[Dataset start]
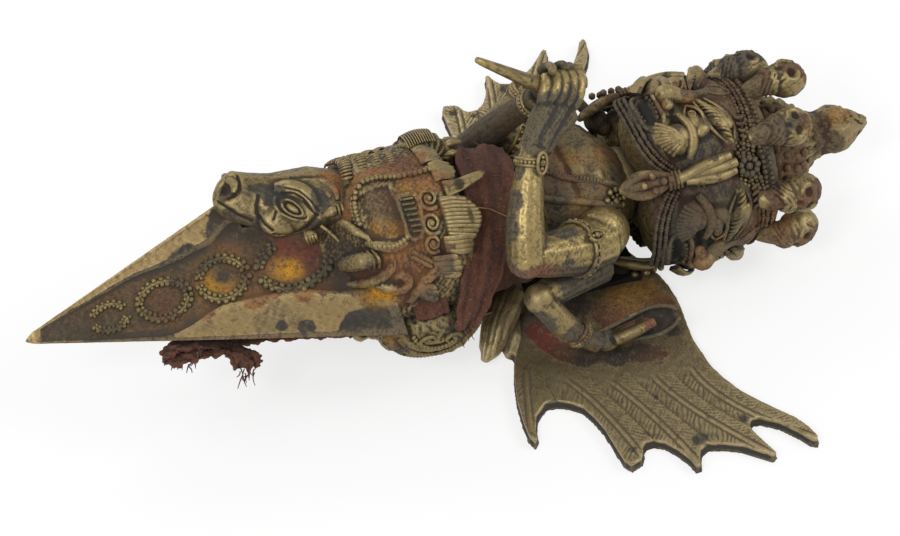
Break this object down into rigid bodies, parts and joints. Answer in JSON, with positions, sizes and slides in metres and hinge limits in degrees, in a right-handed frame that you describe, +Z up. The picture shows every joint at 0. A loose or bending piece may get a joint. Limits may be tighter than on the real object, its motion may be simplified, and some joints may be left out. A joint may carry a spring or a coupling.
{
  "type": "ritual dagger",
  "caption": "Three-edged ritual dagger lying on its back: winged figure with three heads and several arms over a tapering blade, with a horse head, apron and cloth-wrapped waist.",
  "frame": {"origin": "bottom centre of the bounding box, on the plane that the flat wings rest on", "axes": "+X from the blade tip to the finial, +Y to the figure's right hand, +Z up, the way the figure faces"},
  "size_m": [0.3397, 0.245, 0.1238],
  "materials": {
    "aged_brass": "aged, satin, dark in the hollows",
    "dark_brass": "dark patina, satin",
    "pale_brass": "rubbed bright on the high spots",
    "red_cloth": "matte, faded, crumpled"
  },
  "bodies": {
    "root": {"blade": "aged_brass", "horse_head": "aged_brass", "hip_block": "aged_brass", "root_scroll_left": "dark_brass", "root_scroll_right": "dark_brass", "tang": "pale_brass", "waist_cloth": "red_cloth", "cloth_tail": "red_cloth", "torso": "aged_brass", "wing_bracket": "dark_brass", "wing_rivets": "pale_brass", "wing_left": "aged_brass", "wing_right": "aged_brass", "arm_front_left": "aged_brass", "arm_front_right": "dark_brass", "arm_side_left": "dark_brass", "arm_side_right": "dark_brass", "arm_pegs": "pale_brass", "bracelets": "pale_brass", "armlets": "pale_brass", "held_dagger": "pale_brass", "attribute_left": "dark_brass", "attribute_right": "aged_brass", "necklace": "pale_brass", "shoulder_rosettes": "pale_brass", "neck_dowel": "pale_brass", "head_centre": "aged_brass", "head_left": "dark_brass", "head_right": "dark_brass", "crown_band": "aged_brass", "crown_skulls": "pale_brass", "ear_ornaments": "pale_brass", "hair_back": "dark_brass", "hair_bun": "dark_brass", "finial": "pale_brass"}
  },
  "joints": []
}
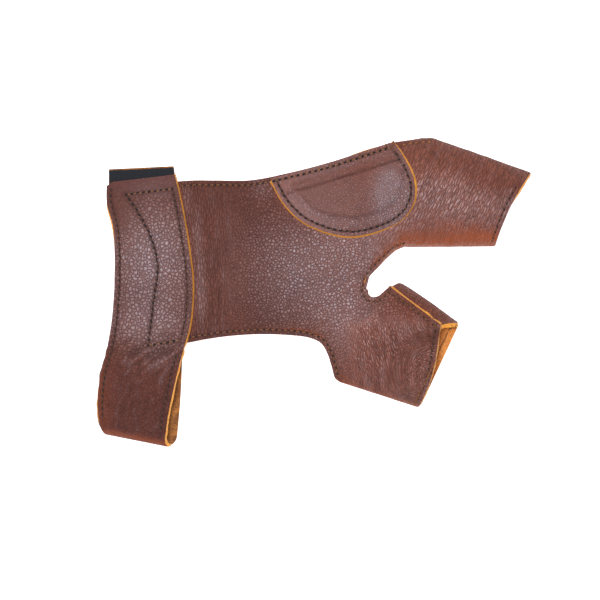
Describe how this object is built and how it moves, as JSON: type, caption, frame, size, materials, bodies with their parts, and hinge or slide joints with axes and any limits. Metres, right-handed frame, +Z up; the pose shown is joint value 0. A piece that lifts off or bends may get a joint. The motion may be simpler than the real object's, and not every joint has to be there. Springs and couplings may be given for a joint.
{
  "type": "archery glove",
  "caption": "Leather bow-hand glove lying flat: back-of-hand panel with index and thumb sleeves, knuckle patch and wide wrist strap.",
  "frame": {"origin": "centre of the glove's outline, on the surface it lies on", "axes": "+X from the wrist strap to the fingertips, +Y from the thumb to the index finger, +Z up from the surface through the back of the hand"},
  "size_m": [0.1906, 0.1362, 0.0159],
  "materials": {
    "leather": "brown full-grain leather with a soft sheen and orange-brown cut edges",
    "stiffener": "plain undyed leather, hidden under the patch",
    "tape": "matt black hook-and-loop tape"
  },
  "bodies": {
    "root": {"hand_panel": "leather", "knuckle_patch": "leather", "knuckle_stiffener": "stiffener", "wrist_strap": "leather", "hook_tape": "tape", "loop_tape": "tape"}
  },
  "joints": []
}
[Dataset end]
The exercise >> Copy out the full material exactly as it appears.

Answer to the problem >>
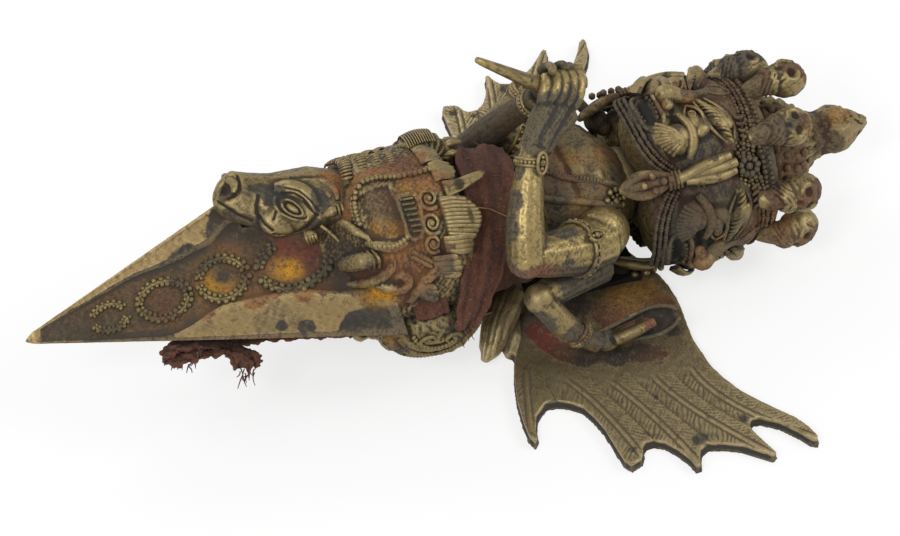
Break this object down into rigid bodies, parts and joints. Answer in JSON, with positions, sizes and slides in metres and hinge limits in degrees, in a right-handed frame that you describe, +Z up. The picture shows every joint at 0. A loose or bending piece may get a joint. Limits may be tighter than on the real object, its motion may be simplified, and some joints may be left out. A joint may carry a spring or a coupling.
{
  "type": "ritual dagger",
  "caption": "Three-edged ritual dagger lying on its back: winged figure with three heads and several arms over a tapering blade, with a horse head, apron and cloth-wrapped waist.",
  "frame": {"origin": "bottom centre of the bounding box, on the plane that the flat wings rest on", "axes": "+X from the blade tip to the finial, +Y to the figure's right hand, +Z up, the way the figure faces"},
  "size_m": [0.3397, 0.245, 0.1238],
  "materials": {
    "aged_brass": "aged, satin, dark in the hollows",
    "dark_brass": "dark patina, satin",
    "pale_brass": "rubbed bright on the high spots",
    "red_cloth": "matte, faded, crumpled"
  },
  "bodies": {
    "root": {"blade": "aged_brass", "horse_head": "aged_brass", "hip_block": "aged_brass", "root_scroll_left": "dark_brass", "root_scroll_right": "dark_brass", "tang": "pale_brass", "waist_cloth": "red_cloth", "cloth_tail": "red_cloth", "torso": "aged_brass", "wing_bracket": "dark_brass", "wing_rivets": "pale_brass", "wing_left": "aged_brass", "wing_right": "aged_brass", "arm_front_left": "aged_brass", "arm_front_right": "dark_brass", "arm_side_left": "dark_brass", "arm_side_right": "dark_brass", "arm_pegs": "pale_brass", "bracelets": "pale_brass", "armlets": "pale_brass", "held_dagger": "pale_brass", "attribute_left": "dark_brass", "attribute_right": "aged_brass", "necklace": "pale_brass", "shoulder_rosettes": "pale_brass", "neck_dowel": "pale_brass", "head_centre": "aged_brass", "head_left": "dark_brass", "head_right": "dark_brass", "crown_band": "aged_brass", "crown_skulls": "pale_brass", "ear_ornaments": "pale_brass", "hair_back": "dark_brass", "hair_bun": "dark_brass", "finial": "pale_brass"}
  },
  "joints": []
}
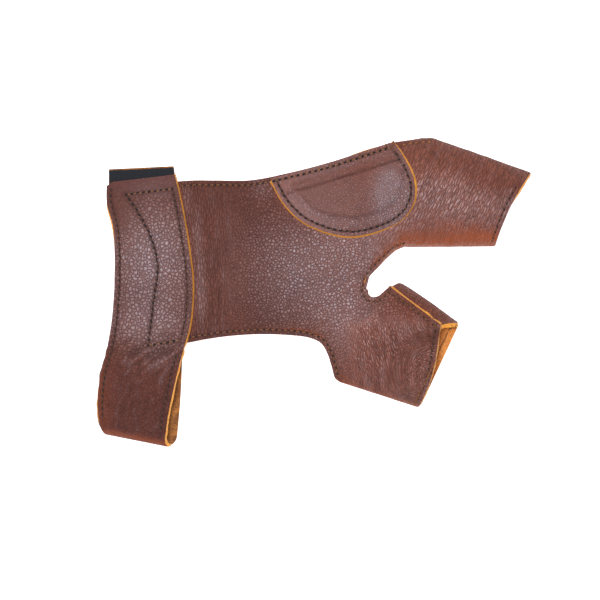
Describe how this object is built and how it moves, as JSON: type, caption, frame, size, materials, bodies with their parts, and hinge or slide joints with axes and any limits. Metres, right-handed frame, +Z up; the pose shown is joint value 0. A piece that lifts off or bends may get a joint. The motion may be simpler than the real object's, and not every joint has to be there. Springs and couplings may be given for a joint.
{
  "type": "archery glove",
  "caption": "Leather bow-hand glove lying flat: back-of-hand panel with index and thumb sleeves, knuckle patch and wide wrist strap.",
  "frame": {"origin": "centre of the glove's outline, on the surface it lies on", "axes": "+X from the wrist strap to the fingertips, +Y from the thumb to the index finger, +Z up from the surface through the back of the hand"},
  "size_m": [0.1906, 0.1362, 0.0159],
  "materials": {
    "leather": "brown full-grain leather with a soft sheen and orange-brown cut edges",
    "stiffener": "plain undyed leather, hidden under the patch",
    "tape": "matt black hook-and-loop tape"
  },
  "bodies": {
    "root": {"hand_panel": "leather", "knuckle_patch": "leather", "knuckle_stiffener": "stiffener", "wrist_strap": "leather", "hook_tape": "tape", "loop_tape": "tape"}
  },
  "joints": []
}